Meyer, during his team-naming ahead of the semifinal at Twickenham, went into overdrive as he gushed about the All Blacks, trying everything he could to remove pressure and expectation from his players.
All Blacks coach Hansen scoffed about his mate Meyer trying that old trick: "They will want to rip our heads off,'' Hansen said.
There was no violence during the match, but it was rugged and intense. Blindside flanker Jerome Kaino was yellow carded but not for a high shot; he illegally kicked the ball near a ruck.
Despite his absence, the All Blacks still managed to log three points when Dan Carter kicked a drop goal. A week later the All Blacks beat Australia in the final.

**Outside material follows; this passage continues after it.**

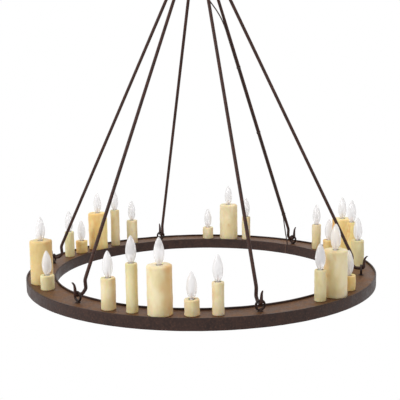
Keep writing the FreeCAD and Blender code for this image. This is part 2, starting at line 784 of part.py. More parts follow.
def bulb():
    """Clear torpedo bulb with its cap, glass stem and filament; height 0 is the candle's top."""
    button = -holder_recess - holder_bore_depth + seat_gap
    cone_top = button + cap_cone_length
    cap_top = cone_top + cap_length
    cap = turned_profile([
        (0, button), (cap_button_radius, button),
        (cap_button_radius, button + cap_button_height), (cap_radius - cap_bevel, cone_top),
        (cap_radius, cone_top + cap_bevel), (cap_radius, cap_top), (0, cap_top),
    ])
    # (share of the largest radius, share of the height above the candle)
    shape = [(0.46, 0.02), (0.66, 0.094), (0.86, 0.19), (0.97, 0.29), (1.0, 0.40),
             (0.94, 0.57), (0.70, 0.76), (0.41, 0.90), (0.19, 0.97)]

    def profile(inset):
        floor = Vector(0, 0, cap_top + inset)
        tip = Vector(0, 0, bulb_height - 2 * inset)
        shrink = (tip.z - floor.z) / (bulb_height - cap_top)
        curve = [Vector(neck_radius - inset, 0, floor.z)]
        for radius_share, height_share in shape:
            rise = bulb_height * height_share - cap_top
            curve.append(Vector(bulb_radius * radius_share - inset, 0, floor.z + rise * shrink))
        spline = Part.BSplineCurve()
        spline.interpolate(curve + [tip])
        return Part.Face(Part.Wire([
            spline.toShape(),
            Part.LineSegment(tip, floor).toShape(),
            Part.LineSegment(floor, curve[0]).toShape(),
        ])).revolve(Vector(0, 0, 0), Vector(0, 0, 1), 360)

    glass = profile(0).cut(profile(glass_thickness))
    stem_bottom = cap_top + glass_thickness
    stem_top = stem_bottom + glass_stem_height
    stem = Part.makeCone(glass_stem_radius, glass_stem_radius / 2, glass_stem_height,
                         Vector(0, 0, stem_bottom))
    foot = Vector(0, 0, stem_top - filament_foot_depth)
    other_foot = foot + Vector(filament_foot_gap, 0, 0)
    left = Vector(-filament_half_width, 0, stem_top + filament_height / 2)
    right = Vector(filament_half_width, 0, stem_top + filament_height / 2)
    peak = Vector(0, 0, stem_top + filament_height)
    loop = rounded_path([foot, left, peak, right, other_foot], filament_bends)
    mount = stem.fuse(swept(loop, filament_wire_radius))
    return Part.makeCompound([cap, glass, mount])


def bulbs():
    """One bulb over each lamp holder."""
    master = bulb()
    made = {}
    for i, (kind, azimuth) in enumerate(candle_places()):
        copy = master.copy()
        copy.translate(polar(tray_circle, azimuth, tray_top + candle_sizes[kind][1]))
        made[f"bulb_{i + 1:02d}"] = copy
    return made


# ---- all pieces -----------------------------------------------------------------------
nodes = {
    "canopy": canopy(),
    "mounting_strap": mounting_strap(),
    "hanger_nipple": hanger_nipple(),
    "collar_ring": collar_ring(),
    "canopy_loop": canopy_loop(),
    "canopy_bush": canopy_bush(),
    "chain_lead": chain_lead(),
    "hub_plate": hub_plate(),
    "hub_eye_bolt": hub_eye_bolt(),
    "eye_bolt_nuts": eye_bolt_nuts(),
    "ring_eyes": ring_eyes(),
    "outer_band": outer_band(),
    "inner_band": inner_band(),
    "tray_plate": tray_plate(),
    "wireway_cover": wireway_cover(),
    "cover_fixings": cover_fixings(),
    "supply_lead": supply_lead(),
    "lead_ties": lead_ties(),
    "lead_grommets": lead_grommets(),
    "wiring_loop": wiring_loop(),
    "lamp_holders": lamp_holders(),
    "holder_stems": holder_stems(),
    "pillar_covers": candle_covers("pillar"),
    "tall_covers": candle_covers("tall"),
    "medium_covers": candle_covers("medium"),
    "slim_covers": candle_covers("slim"),
    "short_covers": candle_covers("short"),
}
nodes.update(chain_links())
nodes.update(hook_rods())
nodes.update(bulbs())

os.makedirs("parts", exist_ok=True)
for name, shape in nodes.items():
    shape.exportStep(f"parts/{name}.step")
    print(name, "solids", len(shape.Solids), "valid", shape.isValid(), "volume",
          round(sum(solid.Volume for solid in shape.Solids)))
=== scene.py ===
"""Wagon wheel chandelier: an iron ring of candle lights on hooked rods, a hub plate and a short
chain from a ceiling canopy. Metres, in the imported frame."""

import json
import math

import bpy
from mathutils import Matrix, Vector, noise


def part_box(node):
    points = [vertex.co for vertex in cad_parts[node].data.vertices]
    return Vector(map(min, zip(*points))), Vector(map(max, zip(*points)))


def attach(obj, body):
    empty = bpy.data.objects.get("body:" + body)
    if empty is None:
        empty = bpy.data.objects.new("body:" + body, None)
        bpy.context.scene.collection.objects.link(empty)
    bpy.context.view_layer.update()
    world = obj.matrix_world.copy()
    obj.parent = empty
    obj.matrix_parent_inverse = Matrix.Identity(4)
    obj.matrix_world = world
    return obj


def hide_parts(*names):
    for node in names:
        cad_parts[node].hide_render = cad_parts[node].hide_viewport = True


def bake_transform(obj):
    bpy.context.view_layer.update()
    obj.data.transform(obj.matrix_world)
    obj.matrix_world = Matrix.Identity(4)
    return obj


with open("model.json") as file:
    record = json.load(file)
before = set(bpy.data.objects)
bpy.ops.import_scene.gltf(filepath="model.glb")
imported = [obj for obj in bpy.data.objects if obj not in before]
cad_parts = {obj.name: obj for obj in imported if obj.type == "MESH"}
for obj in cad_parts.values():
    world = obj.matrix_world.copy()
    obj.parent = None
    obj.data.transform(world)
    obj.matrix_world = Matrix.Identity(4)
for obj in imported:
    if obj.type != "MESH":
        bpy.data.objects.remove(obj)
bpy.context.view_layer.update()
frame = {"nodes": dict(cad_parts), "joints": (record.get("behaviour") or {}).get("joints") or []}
bpy.ops.object.select_all(action="DESELECT")

# ---- Camera ---------------------------------------------------------------------------
# A 70 mm lens a little above the ring and 2.7 m from its axis, held with a slight roll.
ring_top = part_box("outer_band")[1].z
camera_turn = math.radians(12.34)
camera_reach, camera_rise = 2.720, 0.6513
aim = Vector((-0.0006, -0.0001, ring_top + 0.2423))
eye_point = Vector((camera_reach * math.sin(camera_turn), -camera_reach * math.cos(camera_turn),
                    ring_top + camera_rise))
bpy.ops.object.camera_add(location=eye_point)
camera = bpy.context.object
camera.name = "photo_camera"
look = (aim - eye_point).to_track_quat("-Z", "Y").to_matrix().to_4x4()
camera.matrix_world = Matrix.Translation(eye_point) @ look @ Matrix.Rotation(-0.0136, 4, "Z")
camera.data.lens = 70.32
camera.data.sensor_width = 36
camera.data.clip_end = 200
bpy.context.scene.camera = camera
bpy.context.scene.view_settings.view_transform = "Standard"

# ---- Supply lead ----------------------------------------------------------------------
# Round two-core lead in a brown PVC sheath, 4.5 mm thick. It leaves the hub plate's grommet, lies
# along the inner side of one rod, bows out beside the hook and goes through the tray.


def linear(hex_colour):
    """sRGB hex to linear red, green, blue and alpha."""
    parts = [int(hex_colour[i:i + 2], 16) / 255 for i in (1, 3, 5)]
    return [c / 12.92 if c < 0.04045 else ((c + 0.055) / 1.055) ** 2.4 for c in parts] + [1.0]


def add_node(tree, kind, inputs=(), **settings):
    """Adds a node with its settings; an input takes a value or another node's output."""
    node = tree.nodes.new(kind)
    for name, value in settings.items():
        setattr(node, name, value)
    for name, value in dict(inputs).items():
        if isinstance(value, bpy.types.NodeSocket):
            tree.links.new(value, node.inputs[name])
        else:
            node.inputs[name].default_value = value
    return node


def new_material(name, **sockets):
    """Material whose shader has the given uniform values; returns it, its tree and the shader."""
    material = bpy.data.materials.new(name)
    material.use_nodes = True
    tree = material.node_tree
    surface = tree.nodes["Principled BSDF"]
    for socket, value in sockets.items():
        surface.inputs[socket.replace("_", " ")].default_value = value
    return material, tree, surface


def mottled(name, low, high, patch, grain, bump, rough, **sockets):
    """Two tones in patches and grains of the given sizes, with that grain as a fine bump."""
    material, tree, surface = new_material(name, **sockets)
    place = add_node(tree, "ShaderNodeTexCoord").outputs["Object"]
    patches = add_node(tree, "ShaderNodeTexNoise",
                       {"Vector": place, "Scale": 1 / patch, "Detail": 4.0}).outputs["Fac"]
    grains = add_node(tree, "ShaderNodeTexNoise",
                      {"Vector": place, "Scale": 1 / grain, "Detail": 3.0}).outputs["Fac"]
    both = add_node(tree, "ShaderNodeMath", {0: patches, 1: grains}, operation="ADD").outputs[0]
    share = add_node(tree, "ShaderNodeMapRange",
                     {"Value": both, "From Min": 0.75, "From Max": 1.25}).outputs["Result"]
    tone = add_node(tree, "ShaderNodeMix", {0: share, 6: linear(low), 7: linear(high)},
                    data_type="RGBA").outputs[2]
    gloss = add_node(tree, "ShaderNodeMapRange",
                     {"Value": patches, "From Min": 0.35, "From Max": 0.65,
                      "To Min": rough[0], "To Max": rough[1]}).outputs["Result"]
    relief = add_node(tree, "ShaderNodeBump",
                      {"Height": grains, "Strength": 0.5, "Distance": bump}).outputs["Normal"]
    tree.links.new(tone, surface.inputs["Base Color"])
    tree.links.new(gloss, surface.inputs["Roughness"])
    tree.links.new(relief, surface.inputs["Normal"])
    return material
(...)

Sam Cane, Dane Coles, Brodie Retallick, Sam Whitelock, Aaron Smith and Beauden Barrett played in this semi. All are expected to be in the match-day 23 for the final in Paris.
All Blacks 23 Springboks 13
A win for the All Blacks in the opening pool game in Yokohama, but it was the Springboks who did the victory jigs at the end of the event.
Lots of kicking by the All Blacks, mostly through halfback Aaron Smith and later TJ Perenara, was on offer. It was cat-and-mouse stuff and the Springboks suffered due to their inability to withstand the pressure.
Scott Barrett and George Bridge scored tries for the All Blacks.
The victory earned the All Blacks the right to qualify top of their pool, beating Ireland in their quarterfinal. They were pounded by England in the semi and forced to meet Wales in the bronze medal game.
The Springboks, meanwhile, pushed aside Japan and Wales in their sudden-death games. They took apart England in the final.